Pelo contrário, Hume era um sentimentalista moral e, como tal, achava que princípios morais não podem ser justificados intelectualmente. Alguns princípios simplesmente são-nos apelativos e outros não o são. E a razão porque princípios utilitaristas da moral são apelativos é que eles promovem os nossos interesses e os dos nossos companheiros com os quais simpatizamos.

Os humanos são pouco flexíveis a aprovar coisas que ajudam a sociedade-utilidade pública. Hume usou este dado para explicar como ele avaliava um vasto campo de fenómenos, desde instituições sociais e políticas governamentais até traços de carácter e talentos.

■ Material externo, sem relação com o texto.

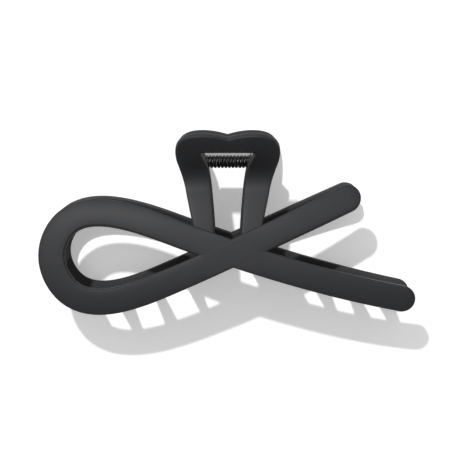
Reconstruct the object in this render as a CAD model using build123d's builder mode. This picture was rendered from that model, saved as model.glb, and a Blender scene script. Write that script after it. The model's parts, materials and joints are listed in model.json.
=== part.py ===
"""Bow-shaped hair claw clip, lying on its back jaw as it does on a table.

Every piece is modelled in the clip's own frame and then laid down on the table:
  X  along the hinge pin, from the loops (-X) to the tails (+X)
  Y  across the clip, from the ribbons (-Y) to the handles (+Y), zero on the hinge axis
  Z  from the back jaw (-Z) to the front jaw (+Z), zero on the middle plane
All sizes are in millimetres and degrees.
"""
import math
import os

from build123d import *

# ---- ribbons of the bow ---------------------------------------------------
RIBBON_WIDTH = 8.4
RIBBON_THICKNESS = 3.2
CROSSING = (1.5, -28.3)
UPPER_TAIL_END = (38.3, -10.9)     # centre of the round end
LOWER_TAIL_END = (55.6, -43.2)
LOWER_TAIL_KNEE = (34.5, -38.3)    # the lower tail flattens past this point
LOOP_FALL = (-17.9, -37.2)         # centre line of the loop, round from the crossing
LOOP_LOW = (-50.4, -41.2)
LOOP_TIP = (-56.1, -29.1)
LOOP_HIGH = (-51.2, -18.5)
LOOP_CREST = (-27.7, -17.9)
LOOP_RETURN = (-12.4, -23.4)       # on the loop's upper run, just before the crossing

# ---- side shape of a jaw --------------------------------------------------
BULGE_HEIGHT = 16.6                # outer face above the middle plane, at its highest
BULGE_Y = -36.0
BULGE_RADIUS = 68.0                # curve of the jaw from the hinge to the teeth
BOW_RADIUS = 440.0                 # gentle curve of the jaw along its length

# ---- handle ---------------------------------------------------------------
HANDLE_RECESS = 0.9                # the legs lie this far under the ribbons' faces
HANDLE_THICKNESS = 2.8
HANDLE_EDGE_ROUND = 0.9
FLARE_START_Y = -9.0
FLARE_RADIUS = 7.0                 # bend from the leg into the outward flare
FLARE_ANGLE = 45.0
HANDLE_LOBE = (8.3, 8.4)           # top of a lobe of the heart, on the outer face
HANDLE_DIP = (0.0, 7.1)            # bottom of the heart's dip
HANDLE_SHOULDER = (16.5, 2.2)      # widest place
HANDLE_WAIST = (13.4, -8.2)
LEG_OUTER_FOOT = (10.6, -21.5)     # inside the ribbon, where the leg grows out of it
LEG_INNER_FOOT = (4.0, -25.0)
LEG_INNER_WAIST = (5.0, -9.0)
OPENING_TOP_CORNER = (9.0, 3.0)

# ---- hinge ----------------------------------------------------------------
PIN_RADIUS = 1.0
PIN_CLEARANCE = 0.06               # running fit in the lugs
PIN_HEAD_RADIUS = 1.6
PIN_HEAD_LENGTH = 0.7
PIN_END_PLAY = 0.15
LUG_RADIUS = 2.3
LUG_WIDTH = 2.3
LUG_GAP = 0.3                      # between lugs that turn past each other
INNER_LUG_X = 9.2                  # inner face of the front jaw's lugs
LUG_ROOT = (-5.2, -0.6)            # stretch of the leg that carries a lug

# ---- spring ---------------------------------------------------------------
SPRING_WIRE = 1.0
SPRING_BORE_CLEARANCE = 0.12       # around the pin
SPRING_TURNS = 13
SPRING_PITCH = 1.13
ARM_ANGLE = 62.0                   # from the middle plane
ARM_CLEARANCE = 0.15               # to the handle that the arm presses on

# ---- teeth ----------------------------------------------------------------
TOOTH_COUNT = 5
TOOTH_PITCH = 21.4                 # along one jaw; the other jaw's teeth stand between
FIRST_TOOTH_X = -46.4
TOOTH_ROOT_LENGTH = 4.8
TOOTH_ROOT_WIDTH = 3.6
TOOTH_TAPER = 2.2
TOOTH_TIP_GAP = 0.8                # from a tip to the other jaw's inner face

# ---- lying pose on the table ----------------------------------------------
REST_TILT = 5.3                    # handle side raised
REST_ROLL = 0.0                    # tail side lowered

BULGE_CENTRE_Z = BULGE_HEIGHT - BULGE_RADIUS
BOW_CENTRE_Z = BULGE_HEIGHT - BOW_RADIUS
OUTLINE_DEPTH = 60.0               # longer than any jaw is deep


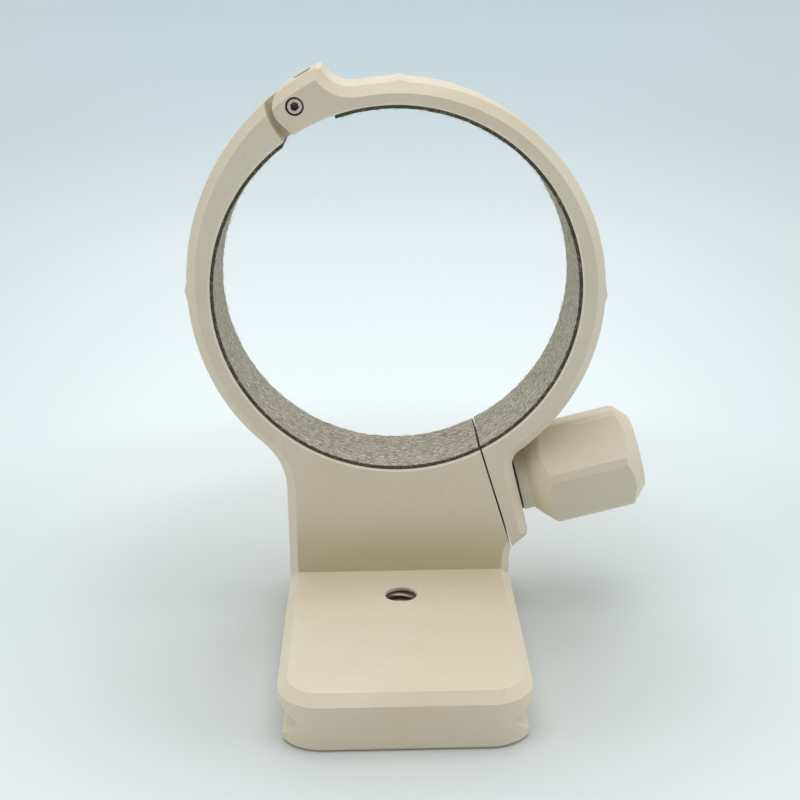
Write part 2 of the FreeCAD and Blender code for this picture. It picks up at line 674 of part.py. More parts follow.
def stud_clip():
    """Open retaining clip that keeps the knob on the arm."""
    clip = SPLIT_ON_SCREW - CLIP_DEPTH
    half = CLIP_THICKNESS / 2.0
    bore = STUD_THREAD_RADIUS - STUD_THREAD_DEPTH - CLIP_GROOVE_DEPTH
    ring = rod(CLIP_RADIUS, clip - half, clip + half)
    ring = ring.cut(rod(bore, clip - half - 1.0, clip + half + 1.0))
    mouth = Part.makeBox(CLIP_OPENING, CLIP_RADIUS * 2.0, CLIP_THICKNESS + 2.0,
                         V(-CLIP_OPENING / 2.0, 0, -CLIP_THICKNESS / 2.0 - 1.0))
    turn = FreeCAD.Rotation(V(0, 0, 1), screw_axis())
    mouth.Placement = FreeCAD.Placement(screw_point(clip), turn)
    return ring.cut(mouth)


def knob_washer():
    """Thin washer between the knob's neck and the lug."""
    ring = rod(WASHER_RADIUS, LUG_FACE, LUG_FACE + WASHER_THICKNESS)
    hole = STUD_THREAD_RADIUS + WASHER_CLEARANCE
    return ring.cut(rod(hole, LUG_FACE - 1.0, LUG_FACE + 2.0))


def clamp_thread_bush():
    """Threaded bush pressed in below the counterbore, thread left out."""
    top = SPLIT_ON_SCREW - COUNTERBORE_DEPTH
    bottom = top - BUSH_LENGTH
    edge = STUD_THREAD_RADIUS + BUSH_CHAMFER
    return turned([(bottom, STUD_THREAD_RADIUS), (bottom, BUSH_RADIUS),
                   (top - BUSH_CHAMFER, BUSH_RADIUS), (top, BUSH_RADIUS - BUSH_CHAMFER),
                   (top, edge), (top - BUSH_CHAMFER, STUD_THREAD_RADIUS)])


def build():
    """All the pieces of the collar by node name."""
    return {
        "base_body": base_body(base_blank()),
        "clamp_arm": clamp_arm(arm_blank()),
        "base_felt": base_felt(),
        "arm_felt": arm_felt(),
        "hinge_pin": hinge_pin(),
        "hinge_grub_screw": hinge_grub_screw(),
        "clamp_knob": clamp_knob(),
        "clamp_stud": clamp_stud(),
        "stud_clip": stud_clip(),
        "knob_washer": knob_washer(),
        "clamp_thread_bush": clamp_thread_bush(),
    }


os.makedirs("parts", exist_ok=True)
for name, shape in build().items():
    shape.exportStep("parts/" + name + ".step")
    print(name, len(shape.Solids), round(shape.Volume, 2), shape.isValid())
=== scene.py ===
"""Looks of a hinged lens tripod collar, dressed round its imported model.

Lengths in the classes are millimetres unless a name says otherwise, and turn
to metres when a mesh is made. The lens axis runs along Y, the foot points
towards -Y and +Z is up.
"""

import logging
import math
import random
from dataclasses import dataclass, field
from enum import Enum

import bmesh
import bpy
from bmesh.types import BMEdge, BMesh, BMVert
from bpy.types import Material, Node, NodeSocket, NodeTree, Object
from mathutils import Matrix, Vector, noise


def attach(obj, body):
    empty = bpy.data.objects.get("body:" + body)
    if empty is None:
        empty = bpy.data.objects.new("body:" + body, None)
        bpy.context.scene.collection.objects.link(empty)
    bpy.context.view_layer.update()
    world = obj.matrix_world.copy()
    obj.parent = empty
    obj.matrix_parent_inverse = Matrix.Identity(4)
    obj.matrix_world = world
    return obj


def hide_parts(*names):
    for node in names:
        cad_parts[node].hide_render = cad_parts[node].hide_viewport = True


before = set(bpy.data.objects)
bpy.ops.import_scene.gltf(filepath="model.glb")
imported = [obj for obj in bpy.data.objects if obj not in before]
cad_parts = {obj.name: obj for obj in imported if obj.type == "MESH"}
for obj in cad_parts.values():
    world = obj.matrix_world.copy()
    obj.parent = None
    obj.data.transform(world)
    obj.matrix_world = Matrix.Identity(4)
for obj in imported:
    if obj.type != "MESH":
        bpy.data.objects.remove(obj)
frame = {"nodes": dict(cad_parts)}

LOG = logging.getLogger("collar")
MM = 0.001
ROOT_SINK_MM = 0.02
MERGE_MM = 0.0005


class Body(Enum):
    """The bodies that pieces ride on."""

    BASE = "base"
    ARM = "arm"
    WASHER = "washer"
    KNOB = "knob"


class Side(Enum):
    """Which way a thread's ridge stands from its root."""

    OUTWARD = 1
    INWARD = -1


def srgb(code: str) -> tuple[float, float, float, float]:
    """Turns an sRGB hex colour to linear RGBA.

    Args:
        code: The colour as "#rrggbb".

    Returns:
        Linear red, green, blue and an alpha of 1.
    """
    channels = [int(code[i : i + 2], 16) / 255.0 for i in (1, 3, 5)]
    linear = [c / 12.92 if c <= 0.04045 else ((c + 0.055) / 1.055) ** 2.4 for c in channels]
    return (*linear, 1.0)


def per_metre(size_mm: float) -> float:
    """Texture scale at which one cell of a pattern measures size_mm."""
    return 1000.0 / size_mm


def fill_inputs(tree: NodeTree, node: Node, inputs: dict) -> None:
    """Sets a node's own input values, and links those that come from a socket."""
    for key, value in inputs.items():
        if isinstance(value, NodeSocket):
            tree.links.new(value, node.inputs[key])
        else:
            node.inputs[key].default_value = value


def add_node(tree: NodeTree, kind: str, inputs: dict | None = None, **settings) -> Node:
    """Adds one shader node with its settings, values and links.

    Args:
        tree: The material's or world's node tree.
        kind: Blender's name for the node type.
        inputs: Values or output sockets, by input name or number.
        settings: Properties of the node itself.

    Returns:
        The new node.
    """
    node = tree.nodes.new(kind)
    for key, value in settings.items():
        setattr(node, key, value)
    fill_inputs(tree, node, inputs or {})
    return node


def object_place(tree: NodeTree) -> NodeSocket:
    """Place on a surface in the piece's own coordinates, in metres."""
    return add_node(tree, "ShaderNodeTexCoord").outputs["Object"]


def mottled(tree: NodeTree, place: NodeSocket, size_mm: float,
            detail: float = 2.0) -> NodeSocket:
    """Value of a noise whose patches measure about size_mm."""
    pattern = add_node(tree, "ShaderNodeTexNoise", {"Vector": place, "Scale": per_metre(size_mm),
                                                    "Detail": detail})
    return pattern.outputs["Fac"]


def raised(tree: NodeTree, height: NodeSocket, strength: float,
           depth_mm: float) -> NodeSocket:
    """Normal of a surface that rises and falls with a pattern."""
    bump = add_node(tree, "ShaderNodeBump", {"Height": height, "Strength": strength,
                                             "Distance": depth_mm * MM})
    return bump.outputs["Normal"]


def new_material(name: str) -> tuple[Material, NodeTree, Node]:
    """Makes a material that holds one Principled shader.

    Args:
        name: The material's name.

    Returns:
        The material, its node tree and the shader node.
    """
    material = bpy.data.materials.new(name)
    material.use_nodes = True
    tree = material.node_tree
    tree.nodes.clear()
    shader = add_node(tree, "ShaderNodeBsdfPrincipled")
    add_node(tree, "ShaderNodeOutputMaterial", {"Surface": shader.outputs["BSDF"]})
    return material, tree, shader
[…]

Como Douglass Adair sugeriu, o livro de David Hume, "Essays, Moral, Political and Literary" terá influenciado directamente James Madison na formulação da Constituição Americana. No ensaio ali contido "Idea of a Perfect Commonwealth", Hume refuta a ideia de Montesquieu de que uma grande nação está condenada a ser corrupta e ingovernável. Pelo contrário, afirma Hume, uma nação extensa pode ser, devido à sua diversidade geográfica e socio-económica, bem mais estável do que nações pequenas. Hume escreve: "Apesar de as pessoas como um órgão serem incapazes de governar, caso elas se dispersarem em pequenas unidades (tais como colónias individuais ou estados) elas são mais susceptíveis de se submeter à razão e à ordem; a força das correntes populares (populismo) e marés é, em grande medida, quebrada". A elite conspiradora necessitará de passar mais tempo a coordenar os movimentos das várias partes do todo, do que a planear o derrube. "Ao mesmo tempo, as partes estão tão distantes e remotas que é muito difícil, seja por intriga ou paixão, levá-las a tomar medidas contra o interesse público." James Madison, que estudara em Princeton, e ali tinha tomado contacto com a obra de Hume, incorporou esta visão no seu "Notes on the Confederacy", publicado em Abril de 1787, 8 meses antes dele ter escrito o ensaio defendendo a Constituição, como parte dos "Federalist Papers".